OPR’s investigation was so biased, so flawed, and so beneath the Justice Department’s own standards that last week the department’s ranking civil servant and senior ethicist, David Margolis, completely rejected its recommendations.

But who is ultimately responsible for this three-ring circus? The attorney general, of course. “Attorney General Holder could have stopped this sorry mess earlier, just as his predecessor had tried to do.” Yoo then describes the efforts of outgoing Attorney General Michael Mukasey and his deputy Mark Filip to critique the OPR’s sloppy work and end the investigation before they left office. But OPR “decided to run out the clock and push the investigation into the lap of the Obama administration.” And Holder let the investigation churn on and on until it was apparent that its work could not be defended and that the Justice Department risked humiliation were it to follow OPR’s error-ridden recommendation. Finally, David Margolis was brought in to clean up the mess, reverse the recommendations of OPR, and do what Holder could have done on his first day on the job: end the entire inquiry.

Yoo makes a key point: this is not simply about the persecution of two fine lawyers. It’s not even about the untold damage done to the Justice Department, which may find it difficult to find top-flight attorneys willing to stake their careers and savings by rolling the dice that some future administration won’t second-guess and investigate them. No, as Yoo points out, it’s about stopping the Justice Department from actively interfering with the serious business of the fighting a war against Islamic terrorists. (“Ending the Justice Department’s ethics witch hunt not only brought an unjust persecution to an end, but it protects the president’s constitutional ability to fight the enemies that threaten our nation today.”)

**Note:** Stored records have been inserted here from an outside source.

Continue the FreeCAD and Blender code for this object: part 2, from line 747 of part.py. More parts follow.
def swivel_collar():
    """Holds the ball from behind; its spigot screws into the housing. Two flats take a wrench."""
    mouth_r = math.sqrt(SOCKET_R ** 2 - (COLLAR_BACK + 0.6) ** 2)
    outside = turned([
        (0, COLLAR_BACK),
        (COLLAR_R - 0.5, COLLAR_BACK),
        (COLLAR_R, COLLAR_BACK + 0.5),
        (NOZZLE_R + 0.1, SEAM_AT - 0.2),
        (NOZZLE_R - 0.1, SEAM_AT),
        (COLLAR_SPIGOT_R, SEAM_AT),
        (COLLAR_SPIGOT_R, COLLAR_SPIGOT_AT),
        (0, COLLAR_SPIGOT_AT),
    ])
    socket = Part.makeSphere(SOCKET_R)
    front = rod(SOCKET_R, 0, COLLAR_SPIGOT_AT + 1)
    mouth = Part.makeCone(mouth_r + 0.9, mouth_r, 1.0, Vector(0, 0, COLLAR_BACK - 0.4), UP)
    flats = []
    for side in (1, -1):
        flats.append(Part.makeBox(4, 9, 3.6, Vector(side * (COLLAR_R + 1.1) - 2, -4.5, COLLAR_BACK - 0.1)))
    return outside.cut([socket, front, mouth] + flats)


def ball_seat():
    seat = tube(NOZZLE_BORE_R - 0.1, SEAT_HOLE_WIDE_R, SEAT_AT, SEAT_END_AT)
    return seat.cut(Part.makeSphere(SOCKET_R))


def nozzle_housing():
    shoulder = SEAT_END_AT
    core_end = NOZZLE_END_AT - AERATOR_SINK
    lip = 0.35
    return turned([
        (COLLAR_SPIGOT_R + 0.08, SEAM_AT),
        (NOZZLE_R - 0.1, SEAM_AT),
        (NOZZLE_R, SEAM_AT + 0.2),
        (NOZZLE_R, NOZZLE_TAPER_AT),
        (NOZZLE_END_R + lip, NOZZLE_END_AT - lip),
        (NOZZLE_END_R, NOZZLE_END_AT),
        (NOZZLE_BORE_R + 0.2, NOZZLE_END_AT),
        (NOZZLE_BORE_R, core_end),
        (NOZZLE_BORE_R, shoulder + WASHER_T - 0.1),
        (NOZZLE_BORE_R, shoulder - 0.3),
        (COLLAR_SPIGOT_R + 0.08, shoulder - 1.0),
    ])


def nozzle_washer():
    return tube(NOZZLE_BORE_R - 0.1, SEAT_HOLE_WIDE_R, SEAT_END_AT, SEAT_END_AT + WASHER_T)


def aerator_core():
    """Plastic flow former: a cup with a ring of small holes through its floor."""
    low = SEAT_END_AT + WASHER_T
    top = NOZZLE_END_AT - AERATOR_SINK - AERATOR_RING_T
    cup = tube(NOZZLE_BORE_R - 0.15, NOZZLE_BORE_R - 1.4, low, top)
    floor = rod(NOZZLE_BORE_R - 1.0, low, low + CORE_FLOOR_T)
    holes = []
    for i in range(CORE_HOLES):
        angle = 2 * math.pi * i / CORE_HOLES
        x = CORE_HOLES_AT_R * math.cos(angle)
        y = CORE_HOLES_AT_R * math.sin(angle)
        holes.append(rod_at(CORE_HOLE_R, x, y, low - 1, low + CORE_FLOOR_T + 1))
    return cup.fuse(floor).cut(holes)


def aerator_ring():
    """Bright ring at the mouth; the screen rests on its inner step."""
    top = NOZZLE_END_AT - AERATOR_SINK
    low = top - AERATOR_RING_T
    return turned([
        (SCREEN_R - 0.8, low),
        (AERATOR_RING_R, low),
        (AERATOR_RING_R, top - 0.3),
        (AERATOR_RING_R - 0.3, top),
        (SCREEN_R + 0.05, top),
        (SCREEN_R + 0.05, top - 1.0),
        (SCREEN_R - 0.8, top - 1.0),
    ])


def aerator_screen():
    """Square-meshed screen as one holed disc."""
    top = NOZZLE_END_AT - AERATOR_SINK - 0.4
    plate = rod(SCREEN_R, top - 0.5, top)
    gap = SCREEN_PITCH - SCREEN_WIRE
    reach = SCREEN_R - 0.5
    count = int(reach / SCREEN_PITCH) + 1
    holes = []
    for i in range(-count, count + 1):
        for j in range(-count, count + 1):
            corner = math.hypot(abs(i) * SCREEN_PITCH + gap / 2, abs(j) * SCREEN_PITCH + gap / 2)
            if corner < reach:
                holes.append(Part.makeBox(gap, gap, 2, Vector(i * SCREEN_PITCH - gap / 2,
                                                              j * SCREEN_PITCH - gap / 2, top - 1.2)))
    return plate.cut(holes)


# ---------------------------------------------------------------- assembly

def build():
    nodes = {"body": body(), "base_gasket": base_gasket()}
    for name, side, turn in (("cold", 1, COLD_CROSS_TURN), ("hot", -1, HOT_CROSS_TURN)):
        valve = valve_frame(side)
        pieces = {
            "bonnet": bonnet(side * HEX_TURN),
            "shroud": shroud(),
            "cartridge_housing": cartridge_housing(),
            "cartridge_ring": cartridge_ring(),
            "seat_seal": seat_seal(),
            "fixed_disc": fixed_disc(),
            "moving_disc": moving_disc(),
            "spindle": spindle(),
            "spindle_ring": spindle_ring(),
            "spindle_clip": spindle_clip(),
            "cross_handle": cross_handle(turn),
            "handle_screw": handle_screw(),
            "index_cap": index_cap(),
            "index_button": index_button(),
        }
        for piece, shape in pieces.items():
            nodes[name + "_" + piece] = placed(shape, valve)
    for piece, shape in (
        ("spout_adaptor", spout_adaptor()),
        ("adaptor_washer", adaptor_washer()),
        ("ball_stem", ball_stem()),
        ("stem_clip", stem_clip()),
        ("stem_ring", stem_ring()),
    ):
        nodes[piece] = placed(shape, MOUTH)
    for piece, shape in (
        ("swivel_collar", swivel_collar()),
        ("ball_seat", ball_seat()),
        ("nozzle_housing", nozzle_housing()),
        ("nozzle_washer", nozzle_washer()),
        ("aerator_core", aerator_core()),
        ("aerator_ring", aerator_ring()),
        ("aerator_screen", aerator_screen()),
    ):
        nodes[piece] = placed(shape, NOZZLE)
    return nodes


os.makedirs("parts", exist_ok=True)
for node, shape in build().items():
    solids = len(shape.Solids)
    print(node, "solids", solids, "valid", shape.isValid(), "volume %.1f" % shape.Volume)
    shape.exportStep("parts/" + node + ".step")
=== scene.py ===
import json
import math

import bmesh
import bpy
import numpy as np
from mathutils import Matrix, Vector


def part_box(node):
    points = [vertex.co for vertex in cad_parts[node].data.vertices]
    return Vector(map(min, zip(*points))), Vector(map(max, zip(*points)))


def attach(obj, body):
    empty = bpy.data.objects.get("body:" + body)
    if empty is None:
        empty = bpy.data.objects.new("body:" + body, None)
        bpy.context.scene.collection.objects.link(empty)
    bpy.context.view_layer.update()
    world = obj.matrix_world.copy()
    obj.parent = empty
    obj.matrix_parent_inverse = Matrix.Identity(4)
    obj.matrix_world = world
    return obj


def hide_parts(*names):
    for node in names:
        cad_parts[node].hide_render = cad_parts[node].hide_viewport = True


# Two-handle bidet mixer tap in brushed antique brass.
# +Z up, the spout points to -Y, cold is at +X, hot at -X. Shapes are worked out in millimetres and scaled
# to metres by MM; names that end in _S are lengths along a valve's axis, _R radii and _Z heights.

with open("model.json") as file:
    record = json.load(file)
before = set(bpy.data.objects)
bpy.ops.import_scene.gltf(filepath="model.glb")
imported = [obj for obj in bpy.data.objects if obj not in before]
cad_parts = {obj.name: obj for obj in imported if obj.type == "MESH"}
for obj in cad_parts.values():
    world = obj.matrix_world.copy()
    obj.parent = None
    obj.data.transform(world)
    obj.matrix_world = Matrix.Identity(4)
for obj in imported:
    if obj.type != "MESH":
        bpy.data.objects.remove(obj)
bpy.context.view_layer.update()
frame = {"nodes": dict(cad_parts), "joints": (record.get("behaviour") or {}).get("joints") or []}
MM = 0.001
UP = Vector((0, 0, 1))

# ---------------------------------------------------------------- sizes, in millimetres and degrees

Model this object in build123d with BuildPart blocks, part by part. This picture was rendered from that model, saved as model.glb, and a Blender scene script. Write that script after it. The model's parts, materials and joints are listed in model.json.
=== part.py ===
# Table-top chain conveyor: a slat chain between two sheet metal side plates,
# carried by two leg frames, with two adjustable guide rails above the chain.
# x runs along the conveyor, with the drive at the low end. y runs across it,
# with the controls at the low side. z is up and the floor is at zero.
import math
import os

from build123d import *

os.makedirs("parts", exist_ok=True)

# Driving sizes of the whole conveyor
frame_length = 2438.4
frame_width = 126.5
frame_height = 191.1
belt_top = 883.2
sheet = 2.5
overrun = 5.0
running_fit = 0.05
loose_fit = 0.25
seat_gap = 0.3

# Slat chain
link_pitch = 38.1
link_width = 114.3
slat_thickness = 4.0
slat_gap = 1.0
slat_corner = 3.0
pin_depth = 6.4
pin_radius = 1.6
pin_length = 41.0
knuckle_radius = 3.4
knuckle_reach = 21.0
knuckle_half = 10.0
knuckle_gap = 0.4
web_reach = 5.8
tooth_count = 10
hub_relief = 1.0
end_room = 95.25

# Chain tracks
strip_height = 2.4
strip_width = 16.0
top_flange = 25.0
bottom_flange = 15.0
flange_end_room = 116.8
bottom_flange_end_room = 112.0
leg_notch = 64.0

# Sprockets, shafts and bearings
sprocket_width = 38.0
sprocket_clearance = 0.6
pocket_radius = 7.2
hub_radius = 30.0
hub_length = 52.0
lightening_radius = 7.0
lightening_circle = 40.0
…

Now Holder needs to end the equally spurious reinvestigation of CIA agents who utilized enhanced interrogation methods and whom career prosecutors had previously declined to prosecute. And then he might reconsider whether Mirandizing terrorists and giving jihadists public trials are really helping us win a war. Or is it “criminal warlike activities“? That’s the problem, all right. And if Holder can’t give up the pipe dream of running a war from the ACLU handbook and conducting witch hunts to please the MoveOn.org crowd, Obama should find an attorney general who will.